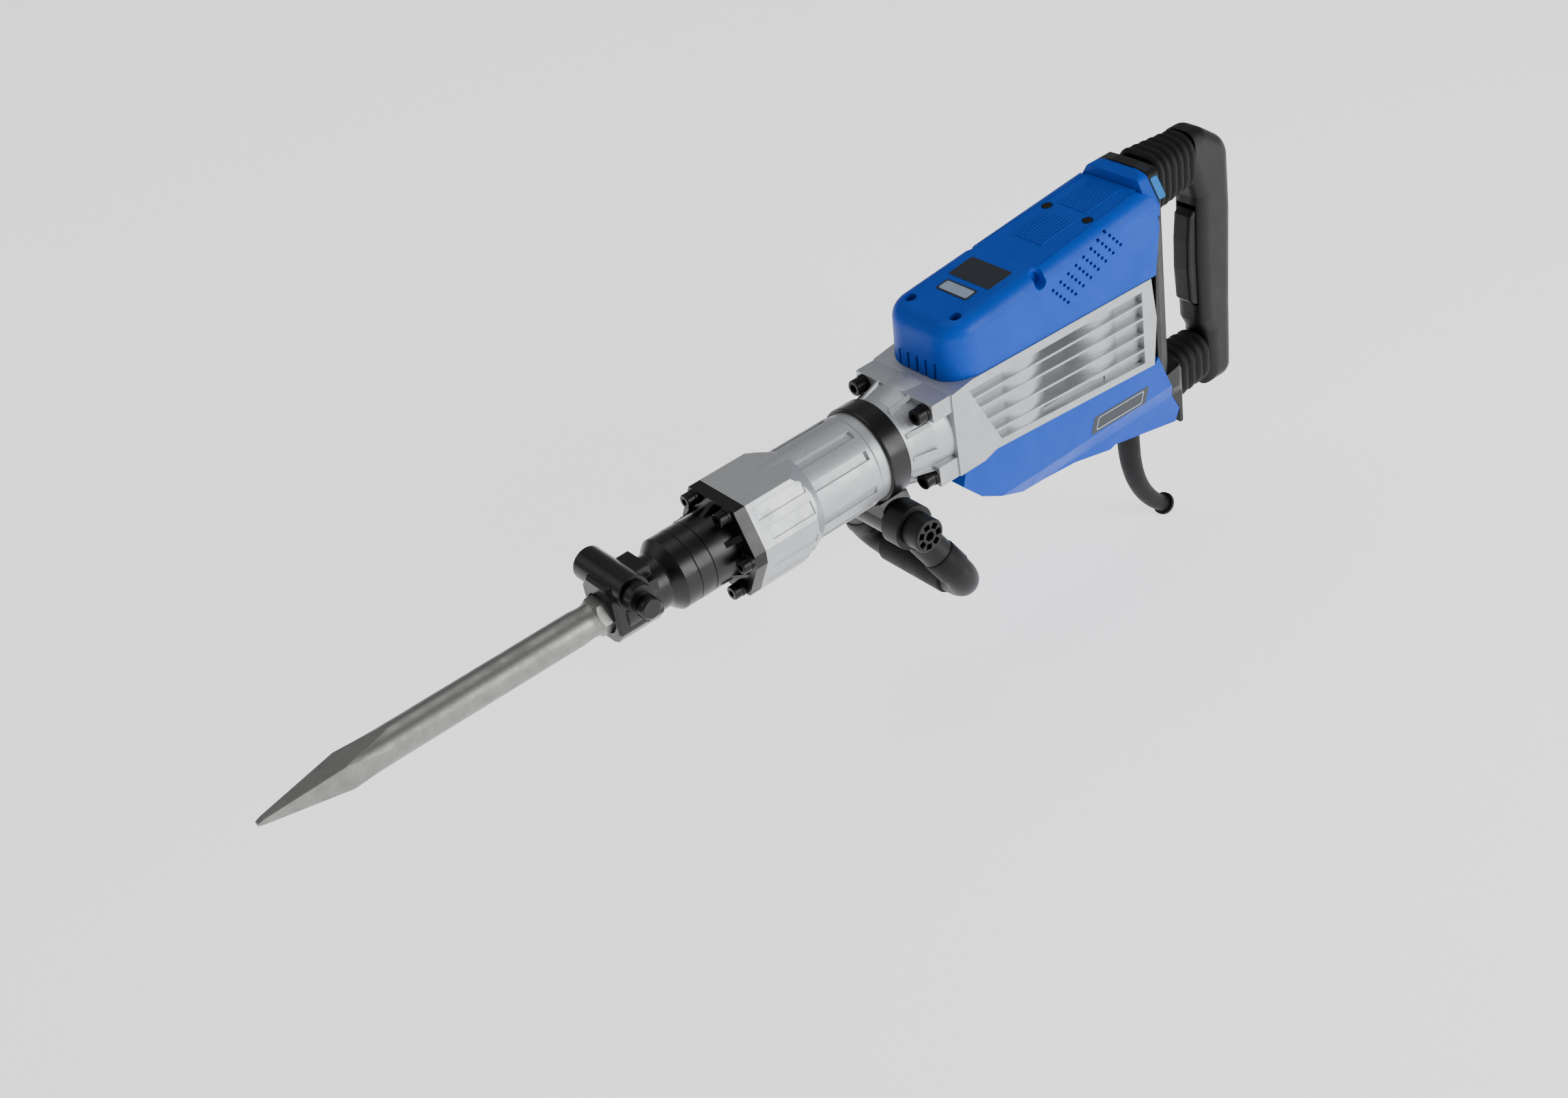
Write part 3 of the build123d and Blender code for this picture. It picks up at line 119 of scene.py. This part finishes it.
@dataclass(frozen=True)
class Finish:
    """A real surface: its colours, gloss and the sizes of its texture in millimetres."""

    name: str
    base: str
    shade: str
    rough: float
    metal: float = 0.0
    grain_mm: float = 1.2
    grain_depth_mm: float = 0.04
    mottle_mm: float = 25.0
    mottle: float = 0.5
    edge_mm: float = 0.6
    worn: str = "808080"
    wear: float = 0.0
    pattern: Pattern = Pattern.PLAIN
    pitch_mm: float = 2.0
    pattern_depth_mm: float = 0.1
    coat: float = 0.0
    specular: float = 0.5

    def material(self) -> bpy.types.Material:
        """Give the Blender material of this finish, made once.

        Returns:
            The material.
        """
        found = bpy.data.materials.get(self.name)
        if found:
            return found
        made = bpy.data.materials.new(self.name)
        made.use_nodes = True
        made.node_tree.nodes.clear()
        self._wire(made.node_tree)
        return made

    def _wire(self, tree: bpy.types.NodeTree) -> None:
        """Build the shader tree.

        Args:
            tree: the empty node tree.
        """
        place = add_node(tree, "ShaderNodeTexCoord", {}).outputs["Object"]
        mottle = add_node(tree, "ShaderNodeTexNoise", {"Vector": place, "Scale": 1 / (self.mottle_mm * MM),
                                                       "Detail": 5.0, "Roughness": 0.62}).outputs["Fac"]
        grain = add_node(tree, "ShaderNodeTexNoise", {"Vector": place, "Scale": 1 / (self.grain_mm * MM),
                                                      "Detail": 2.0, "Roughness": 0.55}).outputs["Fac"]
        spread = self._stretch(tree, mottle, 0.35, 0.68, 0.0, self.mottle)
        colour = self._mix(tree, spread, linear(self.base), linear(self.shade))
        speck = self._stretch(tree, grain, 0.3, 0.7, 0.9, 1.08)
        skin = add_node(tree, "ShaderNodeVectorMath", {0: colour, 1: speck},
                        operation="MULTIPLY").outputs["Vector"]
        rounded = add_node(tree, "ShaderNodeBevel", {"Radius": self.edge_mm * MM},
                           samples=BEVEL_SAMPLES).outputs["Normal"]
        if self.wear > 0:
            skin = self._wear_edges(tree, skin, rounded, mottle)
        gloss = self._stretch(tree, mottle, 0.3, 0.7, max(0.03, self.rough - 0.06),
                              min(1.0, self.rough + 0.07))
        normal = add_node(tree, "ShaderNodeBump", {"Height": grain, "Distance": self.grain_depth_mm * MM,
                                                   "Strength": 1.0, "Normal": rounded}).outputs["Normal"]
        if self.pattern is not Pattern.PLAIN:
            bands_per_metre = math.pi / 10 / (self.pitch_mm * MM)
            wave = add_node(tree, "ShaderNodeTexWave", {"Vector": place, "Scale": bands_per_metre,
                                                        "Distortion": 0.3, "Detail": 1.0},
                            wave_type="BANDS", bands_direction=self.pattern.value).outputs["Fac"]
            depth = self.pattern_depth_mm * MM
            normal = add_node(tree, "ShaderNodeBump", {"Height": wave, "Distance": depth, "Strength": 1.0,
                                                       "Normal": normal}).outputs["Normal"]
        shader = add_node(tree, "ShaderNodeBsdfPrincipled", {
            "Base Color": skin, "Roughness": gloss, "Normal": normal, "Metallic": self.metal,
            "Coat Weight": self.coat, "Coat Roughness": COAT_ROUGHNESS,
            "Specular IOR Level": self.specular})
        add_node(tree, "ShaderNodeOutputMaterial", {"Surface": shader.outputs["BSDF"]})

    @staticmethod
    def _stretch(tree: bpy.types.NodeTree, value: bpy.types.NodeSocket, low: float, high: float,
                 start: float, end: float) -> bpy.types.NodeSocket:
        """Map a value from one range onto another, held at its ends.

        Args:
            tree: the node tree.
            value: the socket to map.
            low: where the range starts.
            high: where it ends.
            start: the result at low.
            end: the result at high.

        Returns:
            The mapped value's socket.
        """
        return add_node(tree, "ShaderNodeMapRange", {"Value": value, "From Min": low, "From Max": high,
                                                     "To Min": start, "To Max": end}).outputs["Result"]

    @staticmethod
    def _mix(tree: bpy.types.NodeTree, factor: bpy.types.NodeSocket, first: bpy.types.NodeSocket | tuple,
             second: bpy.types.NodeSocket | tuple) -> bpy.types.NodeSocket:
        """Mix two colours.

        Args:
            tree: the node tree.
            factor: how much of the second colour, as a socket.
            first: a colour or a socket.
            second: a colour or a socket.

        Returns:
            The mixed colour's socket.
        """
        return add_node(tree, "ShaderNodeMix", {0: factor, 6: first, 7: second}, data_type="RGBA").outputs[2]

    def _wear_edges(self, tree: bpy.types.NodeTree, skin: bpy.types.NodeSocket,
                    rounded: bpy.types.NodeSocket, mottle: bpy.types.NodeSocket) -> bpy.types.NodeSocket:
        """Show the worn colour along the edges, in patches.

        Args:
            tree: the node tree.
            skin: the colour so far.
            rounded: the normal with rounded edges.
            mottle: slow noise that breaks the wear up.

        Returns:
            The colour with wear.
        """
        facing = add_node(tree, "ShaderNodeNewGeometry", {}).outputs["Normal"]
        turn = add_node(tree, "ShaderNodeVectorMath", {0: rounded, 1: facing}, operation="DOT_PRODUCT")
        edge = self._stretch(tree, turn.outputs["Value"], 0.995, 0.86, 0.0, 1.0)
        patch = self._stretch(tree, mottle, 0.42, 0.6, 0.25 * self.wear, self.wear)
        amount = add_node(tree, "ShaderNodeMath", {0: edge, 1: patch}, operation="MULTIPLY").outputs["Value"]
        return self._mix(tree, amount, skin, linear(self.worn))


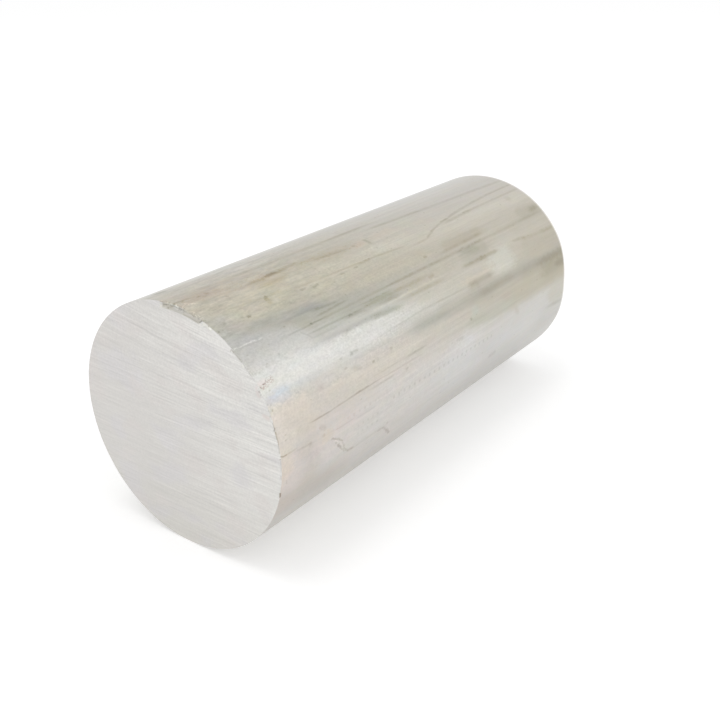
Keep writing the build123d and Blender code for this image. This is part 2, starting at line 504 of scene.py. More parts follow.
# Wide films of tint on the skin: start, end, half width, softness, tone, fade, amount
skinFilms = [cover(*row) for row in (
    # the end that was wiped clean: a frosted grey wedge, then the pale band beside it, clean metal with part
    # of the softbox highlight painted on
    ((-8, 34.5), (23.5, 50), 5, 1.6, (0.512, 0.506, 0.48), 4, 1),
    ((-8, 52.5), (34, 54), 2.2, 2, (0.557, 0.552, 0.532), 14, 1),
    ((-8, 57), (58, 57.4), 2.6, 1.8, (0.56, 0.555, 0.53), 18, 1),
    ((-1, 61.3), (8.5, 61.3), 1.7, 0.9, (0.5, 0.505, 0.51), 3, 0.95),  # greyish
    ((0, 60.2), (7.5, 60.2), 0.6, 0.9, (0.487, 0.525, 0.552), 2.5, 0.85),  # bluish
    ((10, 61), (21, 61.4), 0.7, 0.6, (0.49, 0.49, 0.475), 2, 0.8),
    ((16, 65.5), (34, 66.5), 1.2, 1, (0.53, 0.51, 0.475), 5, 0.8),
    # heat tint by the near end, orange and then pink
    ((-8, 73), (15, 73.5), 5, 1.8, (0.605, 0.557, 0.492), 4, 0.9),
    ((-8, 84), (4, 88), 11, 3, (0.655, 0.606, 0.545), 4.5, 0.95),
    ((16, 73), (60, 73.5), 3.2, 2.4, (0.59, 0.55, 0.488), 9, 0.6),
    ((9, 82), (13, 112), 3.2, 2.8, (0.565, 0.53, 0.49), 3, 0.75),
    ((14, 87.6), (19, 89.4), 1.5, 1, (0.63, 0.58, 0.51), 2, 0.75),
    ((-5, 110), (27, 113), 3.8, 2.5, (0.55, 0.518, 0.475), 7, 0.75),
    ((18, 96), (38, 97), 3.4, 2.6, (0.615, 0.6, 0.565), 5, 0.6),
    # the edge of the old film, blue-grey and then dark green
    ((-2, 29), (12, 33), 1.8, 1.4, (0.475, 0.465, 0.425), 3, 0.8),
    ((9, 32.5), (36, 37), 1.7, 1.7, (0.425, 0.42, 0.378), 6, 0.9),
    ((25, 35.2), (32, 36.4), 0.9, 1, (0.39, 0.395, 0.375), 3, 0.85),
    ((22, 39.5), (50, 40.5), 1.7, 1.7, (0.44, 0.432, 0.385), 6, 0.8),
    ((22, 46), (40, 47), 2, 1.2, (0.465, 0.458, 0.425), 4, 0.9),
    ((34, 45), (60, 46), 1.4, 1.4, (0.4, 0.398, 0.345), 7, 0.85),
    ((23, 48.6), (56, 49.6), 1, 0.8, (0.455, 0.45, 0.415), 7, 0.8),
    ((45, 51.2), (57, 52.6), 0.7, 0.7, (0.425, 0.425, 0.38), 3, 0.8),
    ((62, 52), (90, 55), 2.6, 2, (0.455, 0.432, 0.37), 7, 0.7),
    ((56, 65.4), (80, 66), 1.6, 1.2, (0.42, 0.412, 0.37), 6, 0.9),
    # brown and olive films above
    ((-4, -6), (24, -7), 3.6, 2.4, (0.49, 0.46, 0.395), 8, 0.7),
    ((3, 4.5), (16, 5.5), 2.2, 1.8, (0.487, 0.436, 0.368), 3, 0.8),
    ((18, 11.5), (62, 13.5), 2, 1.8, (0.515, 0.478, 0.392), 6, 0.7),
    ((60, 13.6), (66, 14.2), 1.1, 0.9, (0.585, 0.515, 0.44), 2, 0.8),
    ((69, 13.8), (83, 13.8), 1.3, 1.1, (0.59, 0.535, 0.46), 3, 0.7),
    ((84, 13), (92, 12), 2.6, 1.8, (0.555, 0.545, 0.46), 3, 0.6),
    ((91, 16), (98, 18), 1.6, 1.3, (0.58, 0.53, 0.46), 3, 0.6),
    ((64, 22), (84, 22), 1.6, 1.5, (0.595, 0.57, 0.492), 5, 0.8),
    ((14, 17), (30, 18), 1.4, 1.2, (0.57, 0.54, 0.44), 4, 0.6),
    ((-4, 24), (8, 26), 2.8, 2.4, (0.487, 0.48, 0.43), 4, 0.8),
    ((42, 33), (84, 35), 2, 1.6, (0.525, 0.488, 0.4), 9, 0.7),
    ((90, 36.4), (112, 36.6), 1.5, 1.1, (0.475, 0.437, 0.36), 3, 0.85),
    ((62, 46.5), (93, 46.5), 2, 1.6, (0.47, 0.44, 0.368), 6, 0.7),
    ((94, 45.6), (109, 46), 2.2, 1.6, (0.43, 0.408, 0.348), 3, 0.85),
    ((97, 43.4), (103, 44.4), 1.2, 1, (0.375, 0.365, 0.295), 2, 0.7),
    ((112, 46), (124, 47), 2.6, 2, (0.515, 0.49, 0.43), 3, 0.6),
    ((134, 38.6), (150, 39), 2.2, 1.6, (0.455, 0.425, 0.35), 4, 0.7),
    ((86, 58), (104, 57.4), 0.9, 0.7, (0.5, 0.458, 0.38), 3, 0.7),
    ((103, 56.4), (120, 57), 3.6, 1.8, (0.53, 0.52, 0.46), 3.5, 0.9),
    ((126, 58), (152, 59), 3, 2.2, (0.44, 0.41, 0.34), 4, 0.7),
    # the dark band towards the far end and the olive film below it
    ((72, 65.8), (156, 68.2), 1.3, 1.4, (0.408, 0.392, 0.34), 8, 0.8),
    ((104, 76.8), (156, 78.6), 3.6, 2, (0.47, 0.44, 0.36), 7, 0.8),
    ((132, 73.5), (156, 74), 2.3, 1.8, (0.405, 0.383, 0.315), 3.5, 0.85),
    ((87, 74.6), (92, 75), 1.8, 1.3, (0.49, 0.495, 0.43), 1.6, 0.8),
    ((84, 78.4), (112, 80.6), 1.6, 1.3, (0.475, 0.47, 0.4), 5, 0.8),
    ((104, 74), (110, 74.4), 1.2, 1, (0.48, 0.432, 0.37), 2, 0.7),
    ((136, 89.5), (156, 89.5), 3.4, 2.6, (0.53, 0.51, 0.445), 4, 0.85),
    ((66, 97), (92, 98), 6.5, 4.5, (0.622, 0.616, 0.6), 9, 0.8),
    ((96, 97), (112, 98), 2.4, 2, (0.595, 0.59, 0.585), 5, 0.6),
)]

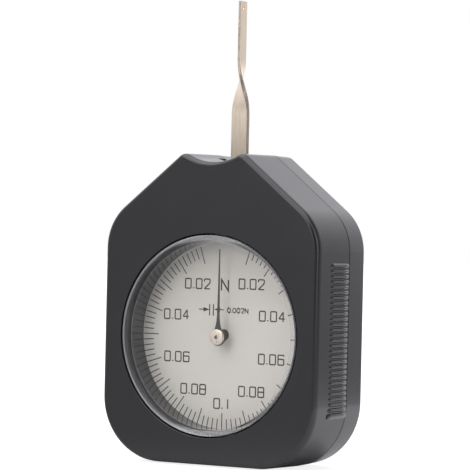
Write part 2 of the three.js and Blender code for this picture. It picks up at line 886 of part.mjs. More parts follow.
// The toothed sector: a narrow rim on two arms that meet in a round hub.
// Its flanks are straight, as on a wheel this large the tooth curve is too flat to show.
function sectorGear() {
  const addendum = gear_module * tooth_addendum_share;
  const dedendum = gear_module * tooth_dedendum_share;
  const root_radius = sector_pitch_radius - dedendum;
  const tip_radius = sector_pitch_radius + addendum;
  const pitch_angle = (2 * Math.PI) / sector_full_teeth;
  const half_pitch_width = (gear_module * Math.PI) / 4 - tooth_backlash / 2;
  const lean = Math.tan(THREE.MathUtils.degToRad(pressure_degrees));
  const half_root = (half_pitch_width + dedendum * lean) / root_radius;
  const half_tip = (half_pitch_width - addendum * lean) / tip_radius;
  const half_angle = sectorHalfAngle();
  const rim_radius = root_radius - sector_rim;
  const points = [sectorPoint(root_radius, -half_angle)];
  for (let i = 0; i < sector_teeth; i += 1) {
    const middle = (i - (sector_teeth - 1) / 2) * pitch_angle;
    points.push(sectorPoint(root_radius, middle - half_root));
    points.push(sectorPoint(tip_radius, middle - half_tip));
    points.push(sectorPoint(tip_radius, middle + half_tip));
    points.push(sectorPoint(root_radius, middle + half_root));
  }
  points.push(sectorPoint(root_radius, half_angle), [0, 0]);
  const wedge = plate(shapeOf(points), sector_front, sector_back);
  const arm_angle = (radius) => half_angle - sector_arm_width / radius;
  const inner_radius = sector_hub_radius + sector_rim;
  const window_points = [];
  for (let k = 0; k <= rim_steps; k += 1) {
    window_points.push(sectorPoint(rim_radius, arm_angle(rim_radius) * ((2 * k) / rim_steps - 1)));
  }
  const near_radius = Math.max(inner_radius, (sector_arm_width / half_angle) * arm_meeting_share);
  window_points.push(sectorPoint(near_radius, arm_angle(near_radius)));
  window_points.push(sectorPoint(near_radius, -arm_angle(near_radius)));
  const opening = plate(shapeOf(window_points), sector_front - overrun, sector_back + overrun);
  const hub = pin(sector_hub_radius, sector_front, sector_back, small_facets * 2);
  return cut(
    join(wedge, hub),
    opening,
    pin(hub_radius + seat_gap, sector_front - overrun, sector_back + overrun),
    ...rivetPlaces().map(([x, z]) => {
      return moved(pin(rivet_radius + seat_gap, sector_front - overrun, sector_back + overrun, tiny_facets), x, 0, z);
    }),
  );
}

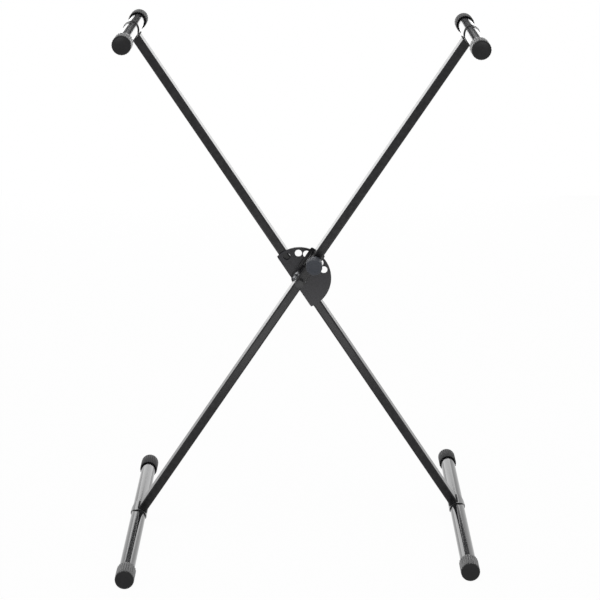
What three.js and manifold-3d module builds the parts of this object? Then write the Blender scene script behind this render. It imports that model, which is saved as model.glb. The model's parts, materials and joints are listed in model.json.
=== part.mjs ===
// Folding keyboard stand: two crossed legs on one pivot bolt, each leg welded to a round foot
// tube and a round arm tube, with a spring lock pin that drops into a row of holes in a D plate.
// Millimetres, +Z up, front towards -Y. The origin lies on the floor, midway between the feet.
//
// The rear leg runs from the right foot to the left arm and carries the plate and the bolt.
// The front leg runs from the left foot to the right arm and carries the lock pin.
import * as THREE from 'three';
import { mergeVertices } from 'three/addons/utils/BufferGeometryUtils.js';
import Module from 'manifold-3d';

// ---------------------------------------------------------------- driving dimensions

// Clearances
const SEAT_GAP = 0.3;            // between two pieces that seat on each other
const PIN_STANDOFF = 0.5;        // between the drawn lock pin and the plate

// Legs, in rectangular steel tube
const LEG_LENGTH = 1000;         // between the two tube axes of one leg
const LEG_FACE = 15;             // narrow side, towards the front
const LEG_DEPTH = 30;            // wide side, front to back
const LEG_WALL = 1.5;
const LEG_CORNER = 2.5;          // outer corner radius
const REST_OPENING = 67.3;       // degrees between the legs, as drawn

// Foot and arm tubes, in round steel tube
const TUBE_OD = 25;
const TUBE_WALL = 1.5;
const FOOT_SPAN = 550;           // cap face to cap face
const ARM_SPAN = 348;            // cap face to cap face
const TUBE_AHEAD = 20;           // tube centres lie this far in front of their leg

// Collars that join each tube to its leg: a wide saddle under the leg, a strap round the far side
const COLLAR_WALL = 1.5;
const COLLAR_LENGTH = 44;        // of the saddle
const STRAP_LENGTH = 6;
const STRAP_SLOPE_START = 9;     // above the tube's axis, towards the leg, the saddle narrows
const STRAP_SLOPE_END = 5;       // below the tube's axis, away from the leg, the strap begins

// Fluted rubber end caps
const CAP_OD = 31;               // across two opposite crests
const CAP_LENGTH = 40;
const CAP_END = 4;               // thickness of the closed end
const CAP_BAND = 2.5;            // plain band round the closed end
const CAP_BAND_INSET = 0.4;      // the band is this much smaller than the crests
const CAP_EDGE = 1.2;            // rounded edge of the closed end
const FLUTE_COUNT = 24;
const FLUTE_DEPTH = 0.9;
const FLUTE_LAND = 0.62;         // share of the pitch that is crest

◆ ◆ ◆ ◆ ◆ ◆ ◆

- The exercise -
Return only the lines from the beginning of the material up to and including the line with "real surface: its", exactly as written.

- Answer to the problem -
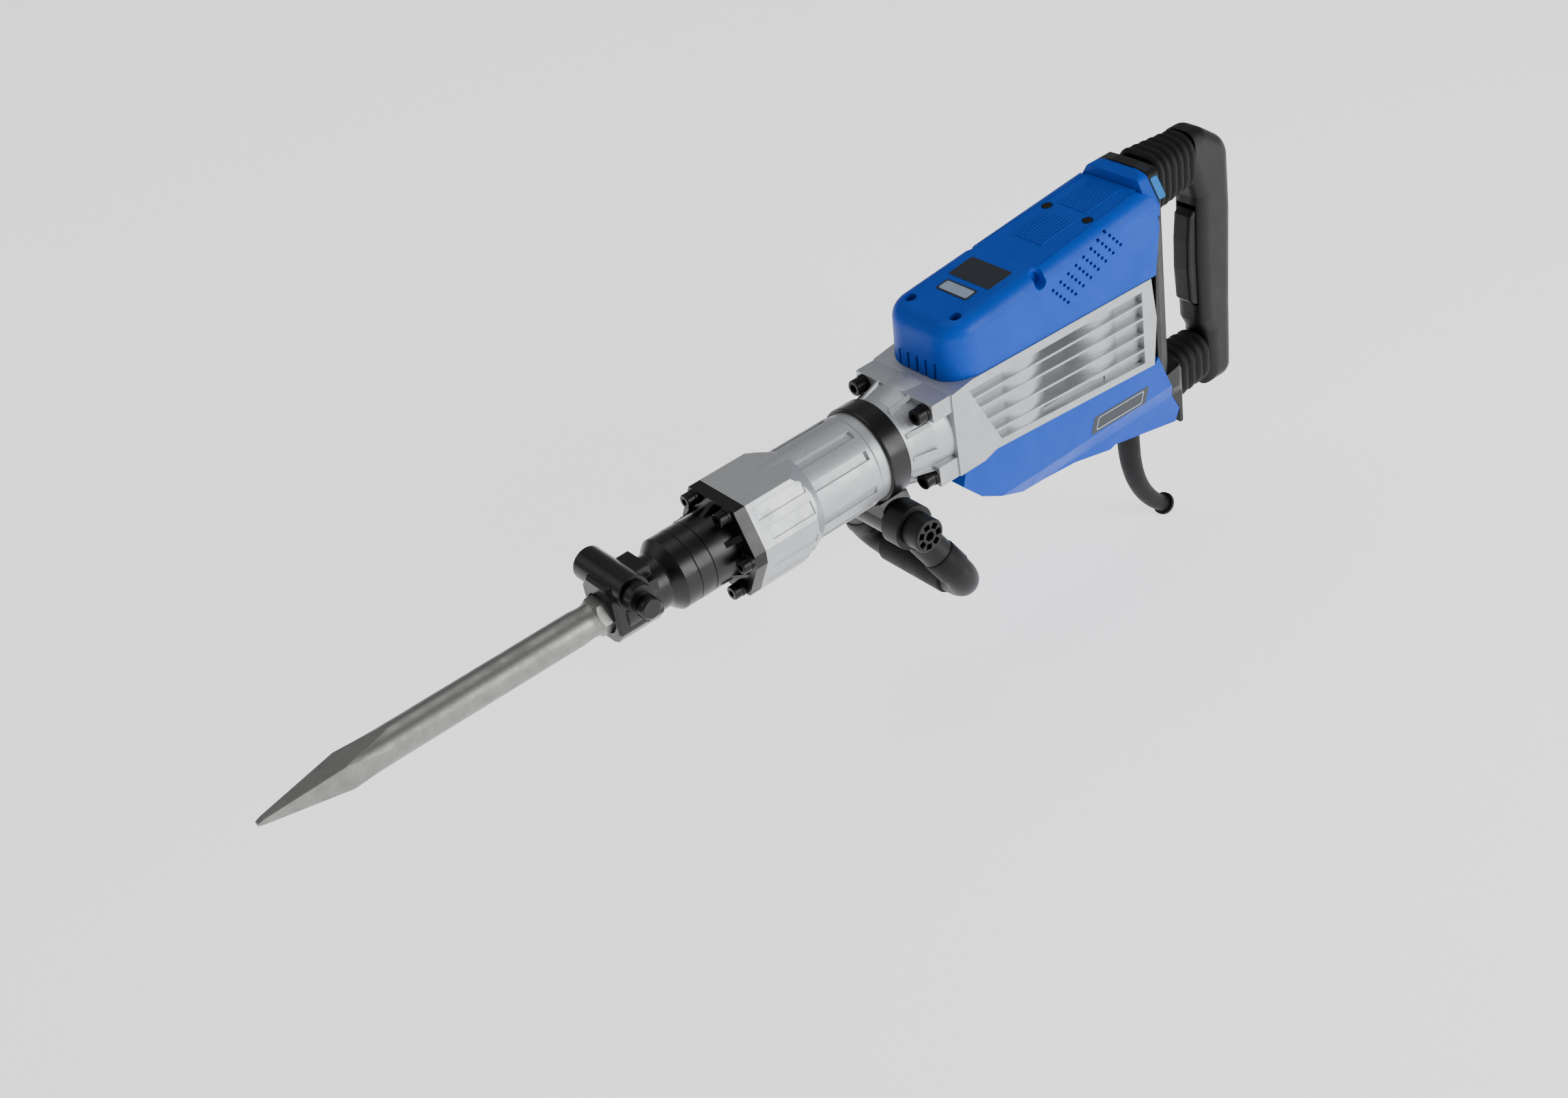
Write part 3 of the build123d and Blender code for this picture. It picks up at line 119 of scene.py. This part finishes it.
@dataclass(frozen=True)
class Finish:
    """A real surface: its colours, gloss and the sizes of its texture in millimetres."""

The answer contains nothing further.